Young blood and anti-ageing: Are there any benefits?
Karmazin is right about the safety of blood transfusions and their capacity to save lives.
A simple blood transfusion, which involves hooking up an IV and pumping the plasma of a healthy person into the veins of someone who's undergone surgery or been in a car crash, for example, is one of the safest life-saving procedures available.
Every year in the US, nurses perform about 14.6 million of them, which means about 40,000 blood transfusions happen on any given day.
But as far as young blood is concerned – and its alleged potential to fight ageing – the science remains unclear.
"There's just no clinical evidence [that the treatment will be beneficial], and you're basically abusing people's trust and the public excitement around this," Stanford University neuroscientist Tony Wyss-Coray, who led a 2014 study of young plasma in mice, recently told Science magazine.
Karmazin is still optimistic. He got the idea for his company as a medical student at Stanford and an intern at the National Institute on Ageing, where he watched dozens of traditional blood transfusions performed safely.
"Some patients got young blood and others got older blood, and I was able to do some statistics on it, and the results looked really awesome," Karmazin told Business Insider last year.
"And I thought, this is the kind of therapy that I'd want to be available to me."
So far, no one knows if young blood transfusions can be reliably linked to a single health benefit in people.
Karmazin said "many" of the roughly 150 people who've received the treatment have noted benefits that include renewed focus, better memory and sleep, and improved appearance and muscle tone.
But it's tough to quantify these benefits before the study findings are made public. There's also the possibility that simply travelling to a lab in Monterey and paying to enroll in the study could have made patients feel better.
Studies in mice don't necessarily translate to results in people
Karmazin was inspired to create his blood infusion treatment after seeing seeing several mouse studies that involve parabiosis, a 150-year-old surgical technique that connects the veins of two living animals. (The word comes from the Greek words para, or "beside," and bio, or "life.")
Irina Conboy, a bioengineering professor at the University of California at Berkeley who pioneered one of these parabiosis studies in mice in 2005, found evidence that the exchange had done something positive for the health of the older mouse who received the blood of the younger mouse.
But the animals weren't simply swapping blood – the older rodent was also reaping the benefits of the younger one's more vibrant internal organs and circulatory system.
In other words, the researchers couldn't say for sure whether it was the blood itself that was doing the apparent reviving or if the fact that the animals were linked in other ways was responsible for those perceived benefits.
In 2016, Conboy and her team ran another study to see what would happen if they merely exchanged the rodents' blood without connecting their bodies in any way.
They found that while the muscle tissue in the older mice appeared to benefit slightly from the younger blood, they still couldn't say for sure that these modest benefits were coming from the young blood itself.
After all, the experiment had also fundamentally changed the older mouse blood by diluting it.

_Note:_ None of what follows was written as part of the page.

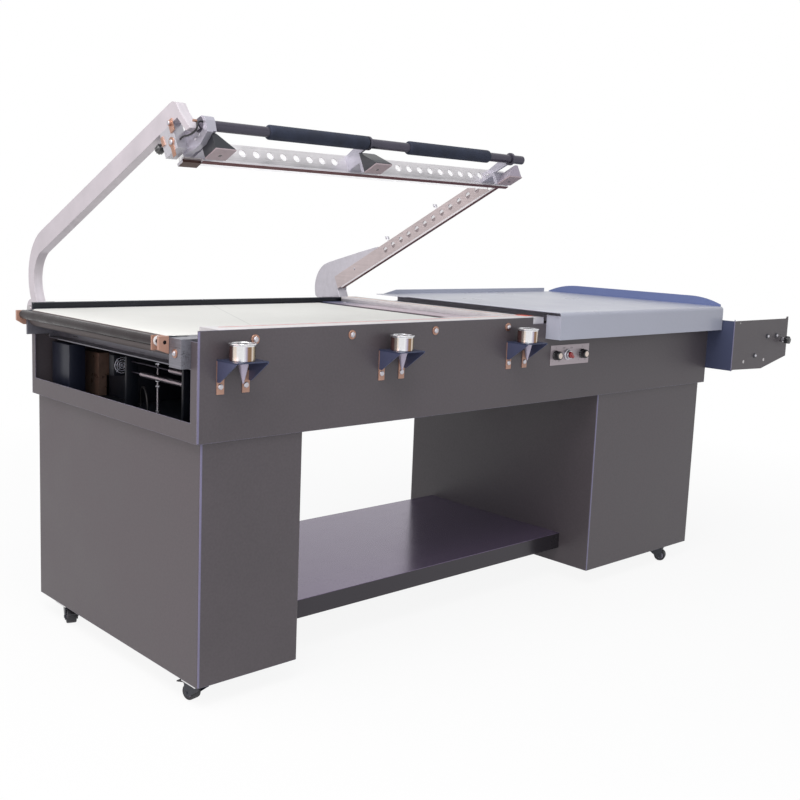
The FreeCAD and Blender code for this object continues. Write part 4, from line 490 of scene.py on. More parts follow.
def moulded(name, colour, roughness=0.35, pitch=900.0, contrast=0.08, depth=0.00006, strength=0.3,
            **constants):
    """Moulded plastic, rubber or foam with a fine skin."""
    graph, sockets = new_material(name, Roughness=roughness, **constants)
    cells = use(graph, "cell", Color=rgba(colour), Pitch=pitch, Contrast=contrast)
    edge = use(graph, "edge", Radius=0.0006, Patchiness=0.5)
    # Painted highlight along the edges, in a lighter copy of the colour.
    bright = rgba([min(1.0, part * 1.6 + 0.01) for part in colour])
    graph.put(sockets["Base Color"], graph.mix(edge["Mask"], cells["Color"], bright))
    relief(graph, sockets, cells["Height"], depth, strength, edge["Normal"])


def make_coats(look):
    """Sprayed coats, each with a painted highlight colour along its edges."""
    powder_coat("charcoal_coat", look.charcoal, look.charcoal_edge_highlight, roughness=0.45)
    powder_coat("black_coat", look.black, [0.05, 0.055, 0.075], roughness=0.4, mottle=0.2)
    # Painted shade: the chamber coat is darkened to stand for the shade inside the frame.
    powder_coat("chamber_coat", look.chamber, [0.02, 0.025, 0.04], roughness=0.5, mottle=0.2)
    powder_coat("relay_coat", look.relay, [0.12, 0.14, 0.2], roughness=0.4, radius=0.001)
    # Painted highlight: the coat of the pale strips on the folds.
    powder_coat("fold_coat", look.fold_highlight, look.fold_highlight, roughness=0.4, mottle=0.1, radius=0.0003)
    powder_coat("tray_coat", look.tray, [0.58, 0.60, 0.72], roughness=0.32, pitch=900.0, mottle=0.03,
                radius=0.001)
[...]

"The effects of young blood on old tissue seems to be rejuvenating; however, there is no concrete evidence that young blood is what is causing the change in results. It may very well be the dilution of old blood," Ranveer Gathwala, a UC Berkeley stem-cell researcher in Conboy's lab who co-authored the 2016 paper, previously told Business Insider.
Nevertheless, Karmazin remains hopeful that the benefits he said he's witnessing are the result of young blood transfusions.
"I'm really happy with the results we're seeing," he said.